## Problem statement
Among the records below, find each line that includes the string "behaviour" and copy it.

:: Listing ::

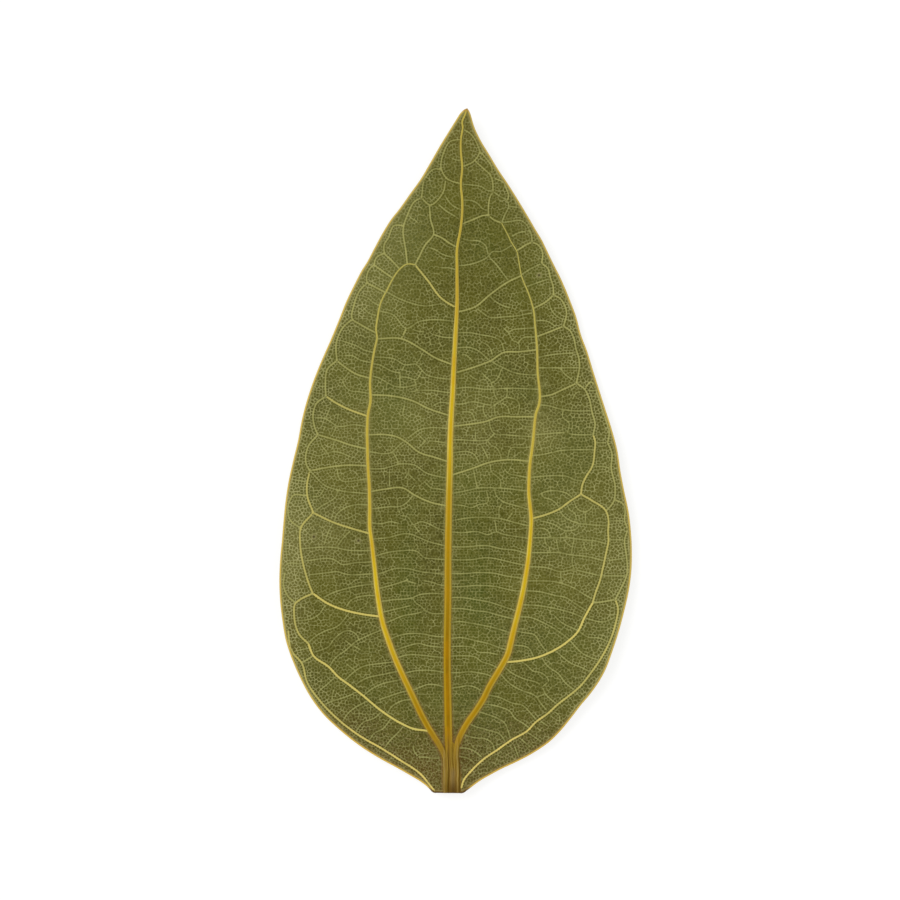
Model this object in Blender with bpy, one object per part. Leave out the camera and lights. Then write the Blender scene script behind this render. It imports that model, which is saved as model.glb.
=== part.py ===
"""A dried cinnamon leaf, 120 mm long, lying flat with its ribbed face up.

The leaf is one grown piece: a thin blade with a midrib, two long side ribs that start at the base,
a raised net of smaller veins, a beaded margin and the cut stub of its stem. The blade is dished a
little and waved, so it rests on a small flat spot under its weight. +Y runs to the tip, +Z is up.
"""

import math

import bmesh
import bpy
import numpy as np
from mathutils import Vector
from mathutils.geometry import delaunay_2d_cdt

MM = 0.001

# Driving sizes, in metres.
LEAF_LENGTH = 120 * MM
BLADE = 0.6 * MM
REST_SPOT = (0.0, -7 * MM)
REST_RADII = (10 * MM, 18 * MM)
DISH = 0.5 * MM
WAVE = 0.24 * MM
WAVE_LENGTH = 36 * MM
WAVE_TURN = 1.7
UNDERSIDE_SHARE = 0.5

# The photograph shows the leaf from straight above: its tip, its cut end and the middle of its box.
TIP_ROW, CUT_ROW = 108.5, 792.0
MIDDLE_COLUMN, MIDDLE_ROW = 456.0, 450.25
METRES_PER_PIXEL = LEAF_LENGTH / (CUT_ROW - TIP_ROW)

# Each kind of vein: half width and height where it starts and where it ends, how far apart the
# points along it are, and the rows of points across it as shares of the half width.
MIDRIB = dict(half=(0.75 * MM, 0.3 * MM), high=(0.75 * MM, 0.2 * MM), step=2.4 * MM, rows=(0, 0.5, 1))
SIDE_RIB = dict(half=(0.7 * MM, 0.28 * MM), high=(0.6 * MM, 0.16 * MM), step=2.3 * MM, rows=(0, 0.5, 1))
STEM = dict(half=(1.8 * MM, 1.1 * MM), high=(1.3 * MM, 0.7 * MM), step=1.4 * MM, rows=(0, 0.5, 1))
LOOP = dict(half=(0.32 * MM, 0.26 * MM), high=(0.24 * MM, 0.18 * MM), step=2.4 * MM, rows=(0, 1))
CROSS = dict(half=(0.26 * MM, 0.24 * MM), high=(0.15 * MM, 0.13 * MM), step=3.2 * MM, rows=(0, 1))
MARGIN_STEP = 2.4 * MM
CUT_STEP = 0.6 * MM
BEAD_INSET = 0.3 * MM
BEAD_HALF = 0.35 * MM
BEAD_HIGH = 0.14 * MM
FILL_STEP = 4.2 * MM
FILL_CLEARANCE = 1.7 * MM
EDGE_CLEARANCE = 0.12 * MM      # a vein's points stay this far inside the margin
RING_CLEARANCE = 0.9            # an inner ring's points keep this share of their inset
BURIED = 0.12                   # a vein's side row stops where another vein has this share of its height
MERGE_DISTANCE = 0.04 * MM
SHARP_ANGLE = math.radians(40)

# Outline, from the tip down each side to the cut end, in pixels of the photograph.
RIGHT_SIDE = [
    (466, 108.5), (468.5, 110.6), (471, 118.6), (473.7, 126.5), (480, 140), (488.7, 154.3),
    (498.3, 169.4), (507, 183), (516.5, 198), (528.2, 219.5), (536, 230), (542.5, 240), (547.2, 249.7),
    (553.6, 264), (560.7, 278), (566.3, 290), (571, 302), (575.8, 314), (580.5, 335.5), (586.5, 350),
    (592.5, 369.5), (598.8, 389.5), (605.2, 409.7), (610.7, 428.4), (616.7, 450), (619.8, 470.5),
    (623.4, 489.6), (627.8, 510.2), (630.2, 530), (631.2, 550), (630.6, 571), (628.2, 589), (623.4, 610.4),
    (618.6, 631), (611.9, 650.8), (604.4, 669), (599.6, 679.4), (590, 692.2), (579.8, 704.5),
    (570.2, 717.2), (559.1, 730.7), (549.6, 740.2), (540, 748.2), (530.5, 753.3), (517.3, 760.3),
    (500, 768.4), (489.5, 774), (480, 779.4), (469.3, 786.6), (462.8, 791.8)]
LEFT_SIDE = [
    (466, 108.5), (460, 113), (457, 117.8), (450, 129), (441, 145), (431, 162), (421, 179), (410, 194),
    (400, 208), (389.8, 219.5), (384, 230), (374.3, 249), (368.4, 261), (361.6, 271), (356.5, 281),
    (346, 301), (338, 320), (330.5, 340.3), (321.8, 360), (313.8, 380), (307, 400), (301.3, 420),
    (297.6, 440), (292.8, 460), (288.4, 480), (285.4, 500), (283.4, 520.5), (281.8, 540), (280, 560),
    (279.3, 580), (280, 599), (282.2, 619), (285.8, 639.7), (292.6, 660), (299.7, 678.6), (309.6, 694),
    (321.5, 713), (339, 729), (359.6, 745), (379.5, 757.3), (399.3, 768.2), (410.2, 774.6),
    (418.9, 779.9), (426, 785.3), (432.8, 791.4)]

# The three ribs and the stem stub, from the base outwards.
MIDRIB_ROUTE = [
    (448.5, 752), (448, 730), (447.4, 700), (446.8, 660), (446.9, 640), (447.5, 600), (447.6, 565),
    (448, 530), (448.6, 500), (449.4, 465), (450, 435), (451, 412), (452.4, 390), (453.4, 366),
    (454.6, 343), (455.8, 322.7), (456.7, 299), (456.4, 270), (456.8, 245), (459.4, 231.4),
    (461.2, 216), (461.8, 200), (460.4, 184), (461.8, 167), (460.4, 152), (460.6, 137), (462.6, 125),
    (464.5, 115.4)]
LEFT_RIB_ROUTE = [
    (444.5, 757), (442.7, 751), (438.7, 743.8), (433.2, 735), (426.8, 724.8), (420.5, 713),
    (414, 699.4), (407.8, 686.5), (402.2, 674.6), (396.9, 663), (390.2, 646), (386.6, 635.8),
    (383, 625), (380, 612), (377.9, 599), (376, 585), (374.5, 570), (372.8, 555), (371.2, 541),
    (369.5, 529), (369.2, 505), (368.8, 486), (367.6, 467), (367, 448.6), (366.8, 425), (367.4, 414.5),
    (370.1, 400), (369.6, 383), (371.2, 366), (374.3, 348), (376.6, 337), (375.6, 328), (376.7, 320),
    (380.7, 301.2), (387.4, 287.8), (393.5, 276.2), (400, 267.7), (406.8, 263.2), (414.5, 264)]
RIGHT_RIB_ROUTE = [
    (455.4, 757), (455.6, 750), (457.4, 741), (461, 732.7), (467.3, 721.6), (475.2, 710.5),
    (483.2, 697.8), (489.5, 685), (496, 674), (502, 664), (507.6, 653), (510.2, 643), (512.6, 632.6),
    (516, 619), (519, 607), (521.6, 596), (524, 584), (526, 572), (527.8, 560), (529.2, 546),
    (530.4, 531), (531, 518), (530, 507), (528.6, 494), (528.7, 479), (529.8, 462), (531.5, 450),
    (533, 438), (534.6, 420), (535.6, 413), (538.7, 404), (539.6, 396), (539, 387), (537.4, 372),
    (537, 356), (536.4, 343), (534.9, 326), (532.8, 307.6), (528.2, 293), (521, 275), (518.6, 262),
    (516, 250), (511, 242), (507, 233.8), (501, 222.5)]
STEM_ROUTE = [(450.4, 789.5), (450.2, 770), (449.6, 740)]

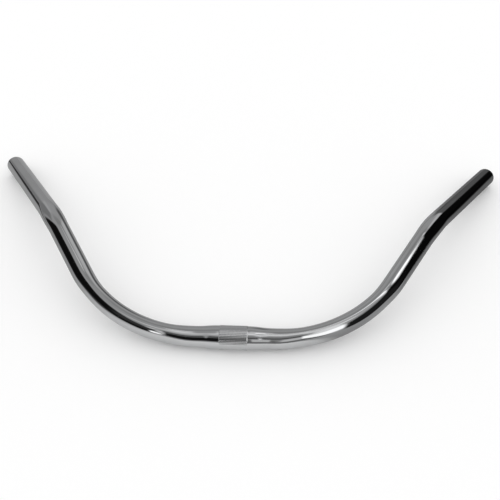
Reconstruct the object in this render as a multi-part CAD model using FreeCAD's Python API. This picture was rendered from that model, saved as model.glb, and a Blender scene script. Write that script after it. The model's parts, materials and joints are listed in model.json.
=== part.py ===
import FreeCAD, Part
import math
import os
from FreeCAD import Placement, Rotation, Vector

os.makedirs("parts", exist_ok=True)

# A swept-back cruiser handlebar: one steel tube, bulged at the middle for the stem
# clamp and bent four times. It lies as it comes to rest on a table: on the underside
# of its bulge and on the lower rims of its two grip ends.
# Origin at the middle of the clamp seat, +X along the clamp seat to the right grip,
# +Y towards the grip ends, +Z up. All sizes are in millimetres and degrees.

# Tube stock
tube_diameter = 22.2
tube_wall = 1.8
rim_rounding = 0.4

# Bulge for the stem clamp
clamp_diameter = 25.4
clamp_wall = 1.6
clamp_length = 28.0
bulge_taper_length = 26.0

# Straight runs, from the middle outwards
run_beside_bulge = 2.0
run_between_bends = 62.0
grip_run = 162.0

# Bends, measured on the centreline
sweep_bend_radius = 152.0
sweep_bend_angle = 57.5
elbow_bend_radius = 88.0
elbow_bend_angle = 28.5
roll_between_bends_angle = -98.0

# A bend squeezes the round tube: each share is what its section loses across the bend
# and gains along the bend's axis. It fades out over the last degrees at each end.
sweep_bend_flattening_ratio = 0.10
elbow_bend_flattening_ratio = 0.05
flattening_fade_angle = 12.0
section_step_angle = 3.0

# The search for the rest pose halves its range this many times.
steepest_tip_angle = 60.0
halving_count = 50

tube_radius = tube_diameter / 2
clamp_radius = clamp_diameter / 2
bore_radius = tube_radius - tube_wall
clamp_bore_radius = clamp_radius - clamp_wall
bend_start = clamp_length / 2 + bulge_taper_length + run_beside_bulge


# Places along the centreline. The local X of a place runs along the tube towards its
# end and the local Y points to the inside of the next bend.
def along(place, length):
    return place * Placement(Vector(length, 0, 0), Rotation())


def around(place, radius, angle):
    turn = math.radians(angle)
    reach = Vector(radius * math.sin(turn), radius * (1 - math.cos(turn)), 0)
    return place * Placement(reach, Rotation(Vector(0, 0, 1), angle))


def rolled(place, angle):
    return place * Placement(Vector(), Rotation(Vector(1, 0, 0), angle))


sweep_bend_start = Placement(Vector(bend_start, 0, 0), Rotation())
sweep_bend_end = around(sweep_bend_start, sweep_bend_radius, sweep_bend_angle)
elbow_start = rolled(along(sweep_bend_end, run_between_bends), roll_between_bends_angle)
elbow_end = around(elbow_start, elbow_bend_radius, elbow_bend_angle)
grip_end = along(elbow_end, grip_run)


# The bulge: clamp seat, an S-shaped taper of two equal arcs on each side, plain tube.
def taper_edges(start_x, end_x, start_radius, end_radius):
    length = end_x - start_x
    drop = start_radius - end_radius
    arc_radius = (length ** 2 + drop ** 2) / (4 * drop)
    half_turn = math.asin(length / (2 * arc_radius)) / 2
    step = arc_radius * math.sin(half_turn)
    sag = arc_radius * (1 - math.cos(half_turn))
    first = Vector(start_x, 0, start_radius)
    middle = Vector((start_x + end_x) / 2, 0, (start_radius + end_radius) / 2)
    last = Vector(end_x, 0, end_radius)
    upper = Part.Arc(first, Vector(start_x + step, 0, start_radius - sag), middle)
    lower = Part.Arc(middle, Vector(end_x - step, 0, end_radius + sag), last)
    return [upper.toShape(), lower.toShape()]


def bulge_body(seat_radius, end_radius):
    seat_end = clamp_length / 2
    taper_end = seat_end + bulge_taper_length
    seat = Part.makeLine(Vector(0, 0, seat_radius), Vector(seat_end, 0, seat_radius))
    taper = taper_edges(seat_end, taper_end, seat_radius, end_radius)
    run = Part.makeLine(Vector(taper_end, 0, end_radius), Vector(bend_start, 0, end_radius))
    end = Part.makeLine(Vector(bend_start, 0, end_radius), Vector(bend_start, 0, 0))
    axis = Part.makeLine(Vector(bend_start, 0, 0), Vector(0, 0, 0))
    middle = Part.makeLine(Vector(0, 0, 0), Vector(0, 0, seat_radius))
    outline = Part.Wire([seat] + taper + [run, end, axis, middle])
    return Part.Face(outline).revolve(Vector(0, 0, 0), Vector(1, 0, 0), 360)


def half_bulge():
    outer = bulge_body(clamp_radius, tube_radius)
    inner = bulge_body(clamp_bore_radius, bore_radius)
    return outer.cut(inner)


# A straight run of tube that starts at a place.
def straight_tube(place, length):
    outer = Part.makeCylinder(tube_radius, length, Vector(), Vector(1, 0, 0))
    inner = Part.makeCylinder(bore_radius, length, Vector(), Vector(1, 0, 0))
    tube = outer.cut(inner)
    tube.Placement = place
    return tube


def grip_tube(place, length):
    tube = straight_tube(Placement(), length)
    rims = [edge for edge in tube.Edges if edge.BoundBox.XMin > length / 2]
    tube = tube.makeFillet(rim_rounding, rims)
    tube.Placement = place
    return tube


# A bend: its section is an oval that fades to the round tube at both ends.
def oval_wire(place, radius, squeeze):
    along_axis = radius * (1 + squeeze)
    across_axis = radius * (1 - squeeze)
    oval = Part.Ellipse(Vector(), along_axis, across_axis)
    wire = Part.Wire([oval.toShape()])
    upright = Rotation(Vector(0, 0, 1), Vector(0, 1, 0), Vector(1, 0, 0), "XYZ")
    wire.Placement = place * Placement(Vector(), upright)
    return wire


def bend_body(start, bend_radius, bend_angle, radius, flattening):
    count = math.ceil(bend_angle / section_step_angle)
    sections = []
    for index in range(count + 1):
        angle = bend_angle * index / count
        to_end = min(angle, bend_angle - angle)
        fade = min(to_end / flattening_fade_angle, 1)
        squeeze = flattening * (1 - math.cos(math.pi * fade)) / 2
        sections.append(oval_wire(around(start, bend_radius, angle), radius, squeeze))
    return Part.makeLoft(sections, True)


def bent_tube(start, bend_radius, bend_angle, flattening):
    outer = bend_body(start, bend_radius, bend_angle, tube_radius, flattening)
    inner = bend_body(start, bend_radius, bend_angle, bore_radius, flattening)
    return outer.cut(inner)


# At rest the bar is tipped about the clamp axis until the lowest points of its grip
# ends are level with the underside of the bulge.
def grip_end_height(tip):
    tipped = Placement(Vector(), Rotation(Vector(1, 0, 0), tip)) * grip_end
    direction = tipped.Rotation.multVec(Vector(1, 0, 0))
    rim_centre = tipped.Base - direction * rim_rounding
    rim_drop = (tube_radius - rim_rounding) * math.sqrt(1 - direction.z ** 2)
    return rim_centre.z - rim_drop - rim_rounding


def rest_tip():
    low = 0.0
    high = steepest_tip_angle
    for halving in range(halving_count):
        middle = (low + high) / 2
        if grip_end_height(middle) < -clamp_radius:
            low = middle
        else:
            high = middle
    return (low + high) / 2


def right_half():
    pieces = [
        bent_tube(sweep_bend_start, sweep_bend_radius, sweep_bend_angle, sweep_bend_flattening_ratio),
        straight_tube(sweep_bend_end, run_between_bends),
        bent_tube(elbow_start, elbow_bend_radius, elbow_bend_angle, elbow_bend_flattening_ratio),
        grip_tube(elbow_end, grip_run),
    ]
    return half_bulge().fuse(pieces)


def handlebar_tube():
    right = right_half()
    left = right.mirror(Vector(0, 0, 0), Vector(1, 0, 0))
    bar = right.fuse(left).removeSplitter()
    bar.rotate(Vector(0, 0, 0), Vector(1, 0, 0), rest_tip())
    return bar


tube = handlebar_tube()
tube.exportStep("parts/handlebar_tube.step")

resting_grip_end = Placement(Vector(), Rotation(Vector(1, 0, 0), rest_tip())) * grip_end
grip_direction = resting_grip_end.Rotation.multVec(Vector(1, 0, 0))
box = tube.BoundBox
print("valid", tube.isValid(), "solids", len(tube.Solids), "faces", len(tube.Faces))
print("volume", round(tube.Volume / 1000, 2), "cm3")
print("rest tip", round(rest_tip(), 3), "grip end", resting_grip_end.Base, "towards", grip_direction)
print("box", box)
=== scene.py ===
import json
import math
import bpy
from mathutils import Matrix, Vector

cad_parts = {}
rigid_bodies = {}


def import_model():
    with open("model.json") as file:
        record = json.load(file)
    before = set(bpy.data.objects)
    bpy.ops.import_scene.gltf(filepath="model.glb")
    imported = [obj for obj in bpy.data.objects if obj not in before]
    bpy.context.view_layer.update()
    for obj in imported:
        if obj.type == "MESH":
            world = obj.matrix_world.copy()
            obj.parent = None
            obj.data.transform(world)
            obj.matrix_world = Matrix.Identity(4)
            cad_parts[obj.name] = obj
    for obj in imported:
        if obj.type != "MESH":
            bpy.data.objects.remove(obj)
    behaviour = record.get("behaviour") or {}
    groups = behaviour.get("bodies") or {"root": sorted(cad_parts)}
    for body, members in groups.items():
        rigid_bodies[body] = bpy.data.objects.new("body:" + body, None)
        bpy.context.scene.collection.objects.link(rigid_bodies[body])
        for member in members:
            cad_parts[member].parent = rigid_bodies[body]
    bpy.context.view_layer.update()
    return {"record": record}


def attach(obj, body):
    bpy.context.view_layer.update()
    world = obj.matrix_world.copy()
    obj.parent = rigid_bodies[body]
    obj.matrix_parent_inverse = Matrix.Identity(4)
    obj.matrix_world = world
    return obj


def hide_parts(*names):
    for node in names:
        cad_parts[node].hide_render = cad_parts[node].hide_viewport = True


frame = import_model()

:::

## Exercise output
    behaviour = record.get("behaviour") or {}
    groups = behaviour.get("bodies") or {"root": sorted(cad_parts)}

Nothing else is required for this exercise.